Poppy Low appears in a similar white dress in the celebrated ‘conversation piece’ Chez nous, 1925, a nocturne depicting Cursiter, Phyllis and Poppy in the shadowy drawing room of 11 Royal Circus (Scottish National Portrait Gallery, Edinburgh). In 1924 Cursiter had accepted the post of Keeper of the National Galleries of Scotland. Although he proved a brilliant administrator, it spelled the end of his freedom to be a full-time painter.



Fig. 1 Stanley Cursiter, Poppy Lowe, 1922.

Private collection.


At first sight the white muslin and lace worn by Poppy Low might recall Edwardian taste in dress, but the startling informality of the pose and the simplicity of the short bobbed hair

with a square-cut fringe[4] place the portrait in the 1920s. Comfortable summer daytime wear in the years before the First World War, white cotton dresses remained popular afterwards.

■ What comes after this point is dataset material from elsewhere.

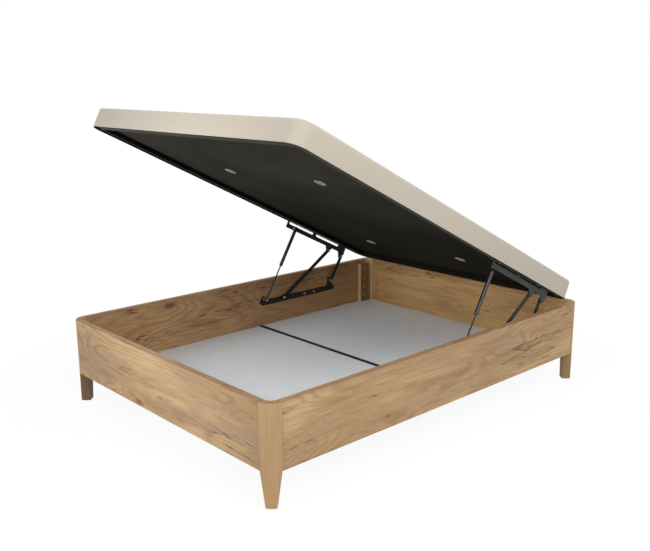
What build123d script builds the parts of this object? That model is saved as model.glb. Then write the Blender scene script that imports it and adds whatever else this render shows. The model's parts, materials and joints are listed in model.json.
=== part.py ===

At first they assumed the columnar line of the late Edwardian period but with slightly shorter skirts, as in Peploe’s Girl in white of c.1918–19 (fig. 3); from about 1920 a number of

French couturiers introduced a dress known as a robe de style, with a tighter bodice and wide rounded skirt. Poppy wears a modest (probably home-made) version of this dress in white

muslin, lace and satin. White satin is threaded through the short sleeves and over the torso is a wide band of the same silk creating a fairly close-fitting bodice. The dress itself is made of muslin, over which is a rumpled overskirt, either of Carrickmacross applique lace (net with

applied muslin motifs), or possibly a machine-made imitation.[5] With regard to this portrait there is perhaps a deliberate undermining of ‘femininity’, in the disarrangement of the delicate fabrics of the dress by the way she slouches on the sofa; critics claimed that the new post-war freedom of women encouraged such ‘unfeminine’ behaviour. The dress was a favourite of the artist, and appears (or variants of it) in many paintings by him, such as Poppy Lowe (1922; fig. 1).


Aileen Ribeiro




Fig. 2 Paul Poiret’s version of the                    Fig. 3 Samuel John Peploe, Girl in

robe de style, an evening dress of white   White, c.1920. Private collection.

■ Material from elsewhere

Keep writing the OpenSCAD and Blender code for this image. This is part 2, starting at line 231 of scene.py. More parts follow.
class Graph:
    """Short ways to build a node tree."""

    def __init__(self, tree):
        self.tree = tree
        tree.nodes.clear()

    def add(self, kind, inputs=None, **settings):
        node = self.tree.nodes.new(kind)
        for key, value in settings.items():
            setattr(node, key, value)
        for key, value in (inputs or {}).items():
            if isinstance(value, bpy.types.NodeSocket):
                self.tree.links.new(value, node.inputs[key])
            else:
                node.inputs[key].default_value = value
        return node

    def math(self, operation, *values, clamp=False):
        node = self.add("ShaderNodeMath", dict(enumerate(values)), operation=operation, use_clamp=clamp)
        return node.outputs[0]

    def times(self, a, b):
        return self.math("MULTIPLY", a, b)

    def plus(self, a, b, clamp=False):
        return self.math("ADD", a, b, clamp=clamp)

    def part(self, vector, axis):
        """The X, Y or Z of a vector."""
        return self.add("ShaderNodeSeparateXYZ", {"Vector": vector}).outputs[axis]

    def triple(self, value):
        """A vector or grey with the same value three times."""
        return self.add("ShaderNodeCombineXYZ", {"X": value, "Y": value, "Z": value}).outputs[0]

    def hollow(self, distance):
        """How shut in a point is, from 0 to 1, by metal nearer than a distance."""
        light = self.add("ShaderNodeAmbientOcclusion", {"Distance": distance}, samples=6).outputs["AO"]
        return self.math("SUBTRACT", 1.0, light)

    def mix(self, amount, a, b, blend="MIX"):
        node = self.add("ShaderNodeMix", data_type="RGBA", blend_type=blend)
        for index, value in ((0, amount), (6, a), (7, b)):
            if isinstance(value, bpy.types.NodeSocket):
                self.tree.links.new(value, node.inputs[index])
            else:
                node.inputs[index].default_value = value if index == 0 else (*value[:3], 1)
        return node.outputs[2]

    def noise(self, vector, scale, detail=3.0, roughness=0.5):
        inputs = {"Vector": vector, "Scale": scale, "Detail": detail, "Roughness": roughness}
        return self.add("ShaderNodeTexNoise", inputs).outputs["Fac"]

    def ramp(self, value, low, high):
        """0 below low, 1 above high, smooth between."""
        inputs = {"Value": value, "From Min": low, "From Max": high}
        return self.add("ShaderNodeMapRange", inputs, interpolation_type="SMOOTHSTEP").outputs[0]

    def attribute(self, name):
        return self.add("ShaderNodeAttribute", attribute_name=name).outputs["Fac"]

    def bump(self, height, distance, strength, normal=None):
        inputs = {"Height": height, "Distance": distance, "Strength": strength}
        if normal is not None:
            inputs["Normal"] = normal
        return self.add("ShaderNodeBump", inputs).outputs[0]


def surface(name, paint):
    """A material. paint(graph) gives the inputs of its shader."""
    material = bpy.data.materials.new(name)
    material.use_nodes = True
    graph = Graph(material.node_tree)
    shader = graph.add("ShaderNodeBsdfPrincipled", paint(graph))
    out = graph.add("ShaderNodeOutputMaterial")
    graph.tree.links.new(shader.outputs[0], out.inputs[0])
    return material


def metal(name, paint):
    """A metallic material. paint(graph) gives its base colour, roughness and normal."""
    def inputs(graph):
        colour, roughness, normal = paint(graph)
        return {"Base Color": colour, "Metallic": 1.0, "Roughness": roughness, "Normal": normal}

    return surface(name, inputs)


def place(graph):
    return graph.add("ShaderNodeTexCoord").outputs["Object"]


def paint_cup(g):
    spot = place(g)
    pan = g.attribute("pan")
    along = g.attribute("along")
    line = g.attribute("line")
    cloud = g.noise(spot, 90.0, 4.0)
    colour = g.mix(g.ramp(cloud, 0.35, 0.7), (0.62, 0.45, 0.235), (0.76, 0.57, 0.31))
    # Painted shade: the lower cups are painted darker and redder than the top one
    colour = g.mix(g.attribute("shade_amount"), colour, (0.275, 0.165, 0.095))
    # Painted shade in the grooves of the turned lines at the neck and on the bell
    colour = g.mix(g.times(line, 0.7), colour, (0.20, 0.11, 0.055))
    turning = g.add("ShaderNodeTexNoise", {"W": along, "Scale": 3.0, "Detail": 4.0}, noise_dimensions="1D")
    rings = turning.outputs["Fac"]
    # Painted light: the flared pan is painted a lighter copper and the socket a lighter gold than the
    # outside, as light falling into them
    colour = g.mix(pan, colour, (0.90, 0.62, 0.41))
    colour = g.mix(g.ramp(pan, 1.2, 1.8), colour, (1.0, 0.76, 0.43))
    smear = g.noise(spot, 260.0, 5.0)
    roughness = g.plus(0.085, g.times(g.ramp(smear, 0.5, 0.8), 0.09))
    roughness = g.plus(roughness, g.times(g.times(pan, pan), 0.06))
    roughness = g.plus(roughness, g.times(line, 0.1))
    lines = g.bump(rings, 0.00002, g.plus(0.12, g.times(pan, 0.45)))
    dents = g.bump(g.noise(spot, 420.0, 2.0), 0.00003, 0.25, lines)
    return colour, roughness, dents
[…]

satin over gauze. Le Jardin de l’Infante,

Gazette du Bon Ton, September 1920.

Rijksmuseum, Amsterdam.




Kirkwall, Orkney Isles 1887 – 1976 Stromness,



A Scottish painter of figure subjects and landscapes, Stanley Cursiter had a distinguished career, culminating in 1948 with his appointment as ‘His Majesty’s Painter and Limner in Scotland’ and the award of CBE. Born in Kirkwall, Cursiter moved to Edinburgh around 1905, where he was apprenticed as a designer to a firm of printers, McLagan and Cummings. During this period he studied five nights a week at the Edinburgh College of Art. After refusing a scholarship to the Royal College of Art in London, he became a full-time student at Edinburgh.


Cursiter’s first exhibition was in Kirkwall in 1910, the year in which he met his future wife, Phyllis Hourston.  Between 1914 and 1918 he served in the First World War in France, and although he still managed to paint, it was not until 1920 that he completely resumed his career, setting up a studio in Edinburgh.

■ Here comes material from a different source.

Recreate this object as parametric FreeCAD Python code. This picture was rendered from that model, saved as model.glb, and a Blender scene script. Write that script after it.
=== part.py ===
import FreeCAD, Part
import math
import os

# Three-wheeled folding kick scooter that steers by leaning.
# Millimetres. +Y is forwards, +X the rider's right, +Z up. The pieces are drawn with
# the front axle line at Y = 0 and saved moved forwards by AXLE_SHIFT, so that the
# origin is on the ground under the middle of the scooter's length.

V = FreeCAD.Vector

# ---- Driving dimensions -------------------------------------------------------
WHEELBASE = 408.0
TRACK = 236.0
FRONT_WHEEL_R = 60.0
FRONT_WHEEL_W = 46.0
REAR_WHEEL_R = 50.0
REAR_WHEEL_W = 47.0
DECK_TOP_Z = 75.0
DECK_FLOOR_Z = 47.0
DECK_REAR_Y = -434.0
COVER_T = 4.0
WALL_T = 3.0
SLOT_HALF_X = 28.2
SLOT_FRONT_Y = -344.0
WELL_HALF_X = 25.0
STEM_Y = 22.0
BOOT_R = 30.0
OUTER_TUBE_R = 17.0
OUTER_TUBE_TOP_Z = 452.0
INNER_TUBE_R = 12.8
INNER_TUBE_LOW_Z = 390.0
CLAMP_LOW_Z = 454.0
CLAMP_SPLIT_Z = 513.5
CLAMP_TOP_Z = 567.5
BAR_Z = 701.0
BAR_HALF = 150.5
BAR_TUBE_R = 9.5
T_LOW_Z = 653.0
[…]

The versatility of Cursiter’s artistic talent resulted in several different styles. His early works were mostly Symbolist pictures, conversation pieces and conventional lithographs.   He chose however, to concentrate on conversation pieces and in 1920 recalled how the Edinburgh gallery ‘Messrs Aitken Dott commissioned me to paint twenty pictures of pretty girls in pretty frocks, arranging flowers, leaning against a piano or gracing some similar pictorial theme’.  Cursiter was elected an Associate of the Royal Scottish Academy in 1927, a full member in 1937, and President of the Royal Scottish Society of Painters in Watercolours from 1951-2.


Cursiter combined the skills of a talented artist and an excellent administrator. From 1924-30, he was Keeper of the National Galleries of Scotland and in 1930 succeeded Sir James Caw as Director, a position he held until 1948, when he resigned in order to devote more time to painting. He also found time to publish two books, Peploe, 1947, and Scottish Art, 1949. As fellow RSA DM Sutherland commented: ‘Stanley Cursiter…had more than a little of the Renaissance man about him…architecture, perspective, geology, agriculture, economy, printing processes, radio, the chemistry of picture restoration, art history and of course painting [were all within his expertise]’ (Stanley Cursiter Centenary Exhibition, catalogue, Stromness, 1987, p.9). Cursiter died in Stromness, Orkney in 1976.


The work of Stanley Cursiter is represented in the British Royal Collection; the Hunterian Museum, Glasgow; the Scottish National Gallery, the Scottish National Portrait Gallery and the Scottish National Gallery of Modern Art, Edinburgh; the Royal Scottish Academy Diploma Collection and the Orkney Library and Archive.


Susan Morris

[1] Stanley Cursiter: a Life of the Artist, Kirkwall 2007, p.40.

[2] Quoted in Beasant op. cit., p.40.

[3] Beasant, p.145.

[4] A hairstyle which later in the 1920s became the trademark of the American movie star Louise Brooks.

[5] Information kindly supplied by Clare Browne of the Victoria & Albert Museum.